A separate room is devoted to the social history of Montreal.

The museum’s most celebrated possession is the collection of 700,000 photographs that painstakingly chronicle every detail of daily life in 19th-century Montreal.

Musée des Beaux Arts

THE OLDEST AND LARGEST art collection in Quebec is housed in two dramatically different buildings that face each other across Rue Sherbrooke. The Michal and Renata Hornstein Pavilion, fronted with four white marble pillars, faces the huge concrete arch and tilting glass front of the Jean-Noël Desmarais Pavilion. The former focuses on Canadiana, with Inuit art, furniture, and church silver from early settlers, and paintings from the 18th century to the 1960s. The galleries in the Desmarais Pavilion (illustrated here) focus on European art from the Middle Ages to the 20th century, especially the Renaissance. Linking the two pavilions is the gallery of ancient cultures, with rich collections of artifacts, including Roman vases and Chinese incense boxes.

Centre Canadien d’Architecture

VISITORS ENTER through an unobtrusive glass door in an almost windowless façade of gray limestone that fronts this large U-shaped building. Well-lit exhibition rooms house a series of regular exhibits in rotation.

The three primary exhibits focus on architecture, design and landscape architecture.

The two arms of the modern building embrace the ornate, grand Shaughnessy Mansion, which faces Boulevard René-Lévesque Ouest. Now part of the Centre, the house was built in 1874 for the president of the Canadian Pacific Railway, Sir Thomas Shaughnessy, and has an artnouveau conservatory with an intricately decorated ceiling.

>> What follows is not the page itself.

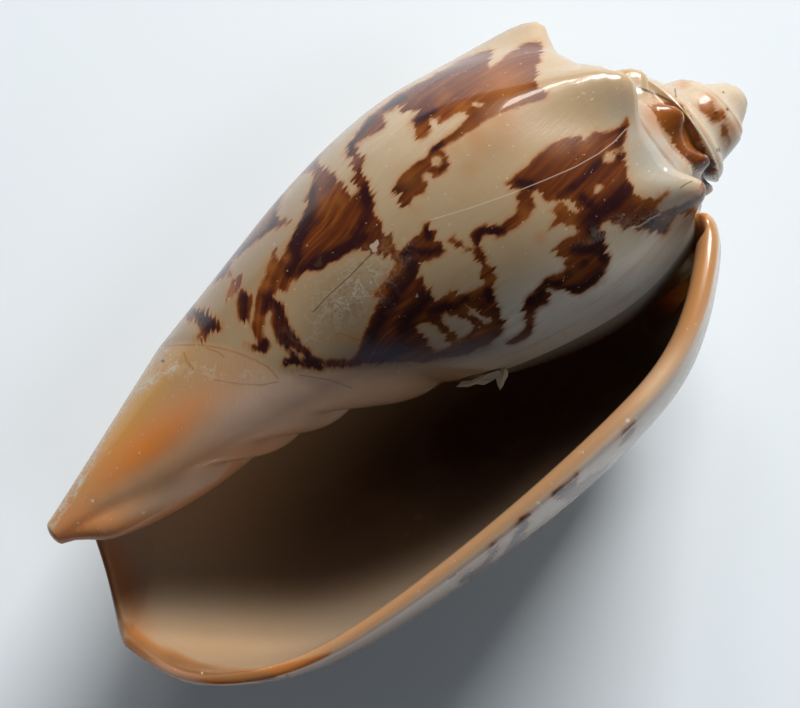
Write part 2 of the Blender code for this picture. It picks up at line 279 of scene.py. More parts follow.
def lip_edge(rows, steps):
    """The rounded edge: half a circle from outside to inside, in the plane across the edge."""
    age, row = np.zeros((1, len(rows))), rows[None]
    out, inn = outside(age, row)[0], outer_wall(age, row)[0]
    angle = margin_angle(rows)
    behind, beyond = [about_axis(at, *whorl(at, rows)) for at in (angle - 0.5, angle + 0.5)]
    ahead = beyond - behind
    ahead /= np.linalg.norm(ahead, axis=1)[:, None]
    along = np.gradient(out, axis=0)
    along /= np.linalg.norm(along, axis=1)[:, None]
    ahead -= (ahead * along).sum(1)[:, None] * along
    ahead /= np.linalg.norm(ahead, axis=1)[:, None]
    half, reach = (out - inn) / 2, np.linalg.norm(out - inn, axis=1)[:, None] / 2
    turn = (np.pi * np.arange(1, steps) / steps)[:, None, None]
    return inn + half + np.cos(turn) * half + np.sin(turn) * reach * ahead


def hollow_end(rows, deepest):
    """The blind end of the hollow, bulging back 12 degrees between the inner and the outer wall."""
    age, row = np.full((1, len(rows)), deepest), rows[None]
    inner, outer = inner_wall(age, row)[0], outer_wall(age, row)[0]
    share = (np.arange(1, 4) / 4)[:, None]
    angle = margin_angle(row) + deepest - 12.0 * np.sin(np.pi * share) * np.sin(np.pi * row / 2)
    near, far = [np.hypot(wall[:, 0], wall[:, 1])[None] for wall in (inner, outer)]
    high, low = [-wall[:, 2][None] for wall in (inner, outer)]
    return about_axis(angle, near + (far - near) * share, high + (low - high) * share)


# Shell wall
# One closed skin over outside, lip and hollow. Columns follow the growth lines and rows follow
# the outline, closest together on the side that carries the mouth.
lip_steps = 12


def stretches(*parts):
    """Numbers from each start to its end in so many equal steps, one stretch after another."""
    steps = [np.linspace(start, end, count + 1)[1:] for start, end, count in parts]
    return np.concatenate([[parts[0][0]], *steps])


columns = -stretches((0, 12, 8), (12, 192, 45), (192, 360, 200))
deep_columns = -stretches((0, 60, 20), (60, hollow_turn, 35))
rows = stretches((0, 0.16, 20), (0.16, 1, 115), (1, 1.6, 48), (1.6, 2, 12))


def patch(points, age, place, part):
    """A grid of points with its growth age, its place on the outline and its part: 0 outside, 1 and
    2 the hollow's inner and outer wall, 2 to 3 round the lip's edge, 3 the edge outside."""
    shape = points.shape[:2]
    return points, np.stack([np.broadcast_to(fact, shape) for fact in (age, place, part)], -1)


def shell_patches():
    """The loop round the last whorl (outside, hollow, lip), the spire's strip, the tip and the apex."""
    age, row = np.meshgrid(columns, rows, indexing="ij")
    deep, deep_row = np.meshgrid(deep_columns, rows, indexing="ij")
    row_line, lip_age = rows[None], np.zeros((1, len(rows)))
    around = [patch(outside(age, row), age, outer_place(age, row), 0.0),
              patch(inner_wall(deep, deep_row), deep - 360.0, inner_place(deep, deep_row), 1.0),
              patch(hollow_end(rows, deep_columns[-1]), deep_columns[-1] - 360.0, row_line, 1.0),
              patch(outer_wall(deep, deep_row)[::-1], deep[::-1], deep_row, 2.0),
              patch(lip_edge(rows, lip_steps)[::-1], lip_age, row_line,
                    2.0 + (np.arange(1, lip_steps) / lip_steps)[:, None]),
              patch(outside(lip_age, row_line), lip_age, outer_place(lip_age, row_line), 3.0)]
    spire_ages = np.concatenate([[0.0]] + [columns[1:] - 360.0 * turn for turn in range(turns)])
    age, up = np.meshgrid(spire_ages, np.linspace(1, 0, 13), indexing="ij")
    angle, place = lip_angles[0] + age, strip_edge(age) * (1 - up)
    spire = patch(about_axis(angle, *whorl(angle, place)), age, place, 0.0)
    angle, share = np.meshgrid(margin_angle(2.0) + columns, np.linspace(0, np.pi / 2, 7), indexing="ij")
    round_tip = about_axis(angle, tip_radius * np.cos(share),
                           tip_depth + (shell_length - tip_depth) * np.sin(share))
    tip = patch(round_tip, columns[:, None], 2.0, 0.0)
    angle, share = np.meshgrid(lip_angles[0] + columns, np.linspace(np.pi / 2, 0, 7), indexing="ij")
    round_apex = about_axis(angle, apex_radius * np.cos(share), apex_depth * (1 - np.sin(share)))
    cap = patch(round_apex, columns[:, None] - 360.0 * (turns - 1), 0.0, 0.0)
    loop = [np.concatenate(grids) for grids in zip(*around)]
    return [loop, spire, tip, cap]


rest_up, rest_middle = (-0.17, -0.984, -0.06), (-45.1286, -4.0439, -21.1059)


def lay_down(points):
    """From the shell's own axes to its rest on its back, in millimetres: +X to the apex, +Z up.
    What would be under the floor is worn away flat."""
    up = np.array(rest_up)
    up /= np.linalg.norm(up)
    apex = np.array((0.0, 0.0, 1.0)) - up[2] * up
    apex /= np.linalg.norm(apex)
    laid = points @ np.stack((apex, np.cross(up, apex), up), -1) - np.array(rest_middle)
    laid[..., 2] = np.maximum(laid[..., 2], 0.0)
    return laid


skins = [(lay_down(points), facts) for points, facts in shell_patches()]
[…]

The Centre is also a major scholarly institution. Its collection of architectural plans, drawings, models, and photographs is the most important of its kind anywhere. The library alone has over 165,000 volumes on the world’s most significant buildings.

Maison Saint-Gabriel

THIS ISOLATED little fragment of New France at first appears lost among the apartment buildings of working class Pointe-Saint-Charles. It was a farm when the formidable Marguerite Bourgeoys, Montreal’s first schoolteacher and now a canonized saint, bought it in 1668 as a residence for the religious order she had founded in 1655.

The house, rebuilt in 1698 after a fire, is a fine example of 17th-century architecture, with thick stone walls and a steeply pitched roof built on an intricate frame of original heavy wooden timbers.

Marguerite Bourgeoys and her tireless sisters worked the farm and ran a school on the property for native and colonial children. They also housed and trained the filles du roy (the “king’s daughters”), orphaned young girls sent abroad to be the women of his new colony. The house’s chapel, kitchen, dormitory, and drawing rooms are full of artifacts dating from the 17th century. These include a writing desk the saint used herself and a magnificent vestment and cope, embroidered in silk, silver, and gold by a wealthy hermit who lived in a hut on the property.